Wills heads into the All-Star Game hitting .321, third in the National League behind teammate Tommy Davis (.327) and Pirates shortstop Dick Groat (.326).
Pitcher of the week
Sandy Koufax pitched shutouts in both starts last week, blanking the Cardinals on Wednesday then keeping the Reds off the board in the first game of Sunday’s doubleheader. That gives Koufax eight shutouts in his 20 starts this season, already setting a Dodgers franchise record for shutouts in a season, one more than Bob Caruthers (1889), Burleigh Grimes (1918), and Whit Wyatt (1941).
Six of Koufax’s eight shutouts have come at Dodger Stadium, where the left-hander this season has allowed seven runs in nine starts. That’s good for a minuscule 0.81 ERA with 71 strikeouts, 34 hits allowed, and 11 walks in 77⅓ innings. Five of Koufax’s seven runs allowed at home this season were scored by the Braves on June 29, including a home run by Joe Torre and Henry Aaron driving in three.
Koufax’s eight shutouts are the most by a National League pitcher since Cardinals right-hander Mort Cooper had ten in 1942. Cooper was named National League MVP that season. Seems important. There are still 11 weeks remaining this season, by the way.
Koufax enters the All-Star break atop the majors with a 1.73 ERA (Pirates right-hander Bob Friend second at 1.98), 14 wins (four others, including Whitey Ford, one back), 150 strikeouts (Drysdale second at 138), eight shutouts (White Sox right-hander Ray Herbert second with six), and a 0.832 WHIP (Phillies righty Turk Farrell second at 0.889). He’s third with 156⅓ innings pitched, behind Drysdale (170⅔) and Juan Marichal (162⅔).
Week 13 results
27 runs scored (3.38 per game)
12 runs allowed (1.50 per game)
.815 pythagorean win percentage
Year to date
321 runs scored (3.82 per game)
283 runs allowed (3.37 per game)
.557 pythagorean win percentage (46-37)
Wally Moon had a strong week of his own, hitting .350 (7-for-20), including a pinch-hit RBI double to walk off Milwaukee on Monday.
Moon was a left-handed batter, but took advantage of the short dimensions down the left field line at the Coliseum with enough opposite-field shots off the high fence that such a hit was dubbed a “Moon shot.” So it’s not surprising Moon was ahead of the curve when it came to recognizing a ballpark’s strengths and weaknesses.
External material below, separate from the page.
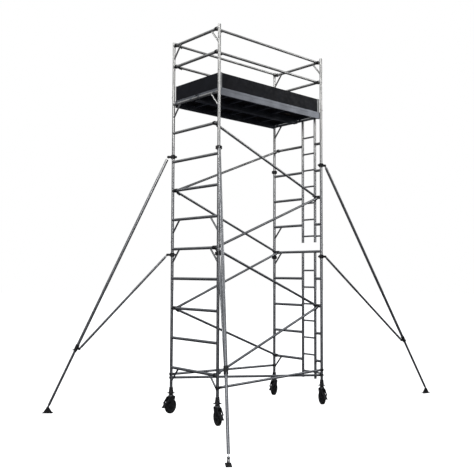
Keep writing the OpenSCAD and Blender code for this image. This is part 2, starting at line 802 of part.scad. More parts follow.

In an interview with Sid Ziff at the Los Angeles Times on July 5, 1963, Moon also went a long way in explaining park factors to a much wider audience while explaining Dodger Stadium, which was in its second season.
“Power is nullified in this park. Home runs in Milwaukee will be long outs here. Henry Aaron is one the great hitters. He has real power. But he’ll get 10 home runs there that would only be long outs here. It’s a hell of a big help to a batting average.
“I can think of 10 that I’ve hit here and 10 that Fairly has hit and about 10 by Roseboro that would have been doubles in St. Louis but were only long outs in Dodger Stadium.”
Over the course of the season (and throughout a large chunk of the park’s history), Dodger Stadium would in fact be pitcher friendly. Though at this point of the season, the splits weren’t as stark.
Through July 7, the Dodgers are averaging 3.73 runs with a .348 slugging percentage and 27 home runs in 45 games at Dodger Stadium this season. On the road, the Dodgers average 3.92 runs with a .349 slugging percentage and 23 home runs in 39 games.
Moon’s season totals reflected the difficulty of hitting at Dodger Stadium, hitting seven of his eight home runs on the road, slugging .449 away from home and just .320 in Los Angeles.
- Monday, July 1: Dodgers 2, Braves 1
- Tuesday, July 2: Dodgers 1, Cardinals 0
- Wednesday, July 3: Dodgers 5, Cardinals 0
- Thursday, July 4: Dodgers 10, Cardinals 7
- Friday, July 5: Dodgers 1, Reds 0
- Saturday, July 6: Reds 3, Dodgers 1
- Sunday, July 7: Game 1 — Dodgers 4, Reds 0
- Sunday, July 7: Game 2 — Dodgers 3, Reds 1
1963 Week 13 batting
1963 Week 13 pitching
The week ahead
First up is the All-Star Game Tuesday in Cleveland. Then the Dodgers hit the road by running the Choo-Choo Coleman gauntlet through New York and Philadelphia.